§ Written exercise: Select the lines below containing the word "scene".
## Start Provided data
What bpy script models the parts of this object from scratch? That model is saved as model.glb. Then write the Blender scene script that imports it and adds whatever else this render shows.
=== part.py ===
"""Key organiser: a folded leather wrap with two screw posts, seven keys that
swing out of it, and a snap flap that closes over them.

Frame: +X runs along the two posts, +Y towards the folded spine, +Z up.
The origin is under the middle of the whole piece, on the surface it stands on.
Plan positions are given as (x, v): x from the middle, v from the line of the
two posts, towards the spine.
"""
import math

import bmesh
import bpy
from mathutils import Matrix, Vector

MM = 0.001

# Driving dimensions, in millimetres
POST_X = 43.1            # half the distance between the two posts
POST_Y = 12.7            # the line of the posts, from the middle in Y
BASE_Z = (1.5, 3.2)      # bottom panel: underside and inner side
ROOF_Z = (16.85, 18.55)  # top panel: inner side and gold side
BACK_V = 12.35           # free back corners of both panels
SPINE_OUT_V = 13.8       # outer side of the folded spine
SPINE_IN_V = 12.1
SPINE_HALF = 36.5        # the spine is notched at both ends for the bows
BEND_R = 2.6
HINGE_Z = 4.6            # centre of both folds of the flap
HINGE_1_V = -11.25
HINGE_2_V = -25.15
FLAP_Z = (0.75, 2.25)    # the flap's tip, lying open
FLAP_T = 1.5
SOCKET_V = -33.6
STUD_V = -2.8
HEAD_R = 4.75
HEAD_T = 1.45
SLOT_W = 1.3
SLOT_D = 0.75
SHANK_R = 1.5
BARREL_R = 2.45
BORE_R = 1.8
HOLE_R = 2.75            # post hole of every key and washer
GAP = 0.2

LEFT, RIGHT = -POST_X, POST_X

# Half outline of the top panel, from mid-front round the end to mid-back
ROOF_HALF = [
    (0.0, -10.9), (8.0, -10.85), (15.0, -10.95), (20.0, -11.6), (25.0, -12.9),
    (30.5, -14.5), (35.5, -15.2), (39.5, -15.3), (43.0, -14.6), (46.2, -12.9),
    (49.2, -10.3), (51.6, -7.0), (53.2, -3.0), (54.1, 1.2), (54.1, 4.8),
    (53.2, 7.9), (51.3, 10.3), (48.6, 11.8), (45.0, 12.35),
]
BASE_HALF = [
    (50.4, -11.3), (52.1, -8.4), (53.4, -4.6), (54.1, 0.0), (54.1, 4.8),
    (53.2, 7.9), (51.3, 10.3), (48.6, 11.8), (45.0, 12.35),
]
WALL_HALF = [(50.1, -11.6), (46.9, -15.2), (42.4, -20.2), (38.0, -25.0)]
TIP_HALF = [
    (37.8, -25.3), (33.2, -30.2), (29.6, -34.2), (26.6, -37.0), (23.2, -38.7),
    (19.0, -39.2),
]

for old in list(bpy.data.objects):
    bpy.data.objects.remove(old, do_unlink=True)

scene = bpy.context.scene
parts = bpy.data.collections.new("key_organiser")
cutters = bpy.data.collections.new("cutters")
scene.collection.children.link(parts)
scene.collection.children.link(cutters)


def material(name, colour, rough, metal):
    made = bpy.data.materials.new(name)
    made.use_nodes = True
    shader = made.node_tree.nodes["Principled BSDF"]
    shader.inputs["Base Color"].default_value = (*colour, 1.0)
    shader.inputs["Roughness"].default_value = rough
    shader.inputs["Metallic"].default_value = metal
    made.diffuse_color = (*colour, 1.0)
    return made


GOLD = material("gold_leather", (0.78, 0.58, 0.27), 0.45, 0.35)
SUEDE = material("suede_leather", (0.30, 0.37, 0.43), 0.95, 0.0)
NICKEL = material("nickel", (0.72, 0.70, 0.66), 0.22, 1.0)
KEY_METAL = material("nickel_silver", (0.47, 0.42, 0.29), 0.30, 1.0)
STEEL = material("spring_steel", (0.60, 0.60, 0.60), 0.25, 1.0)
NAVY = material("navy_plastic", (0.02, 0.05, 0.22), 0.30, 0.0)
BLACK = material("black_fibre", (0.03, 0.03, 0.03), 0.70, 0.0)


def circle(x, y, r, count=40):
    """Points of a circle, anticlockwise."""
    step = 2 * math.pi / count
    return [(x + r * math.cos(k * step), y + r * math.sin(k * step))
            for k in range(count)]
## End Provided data
§ Expected answer:
What bpy script models the parts of this object from scratch? That model is saved as model.glb. Then write the Blender scene script that imports it and adds whatever else this render shows.
scene = bpy.context.scene
scene.collection.children.link(parts)
scene.collection.children.link(cutters)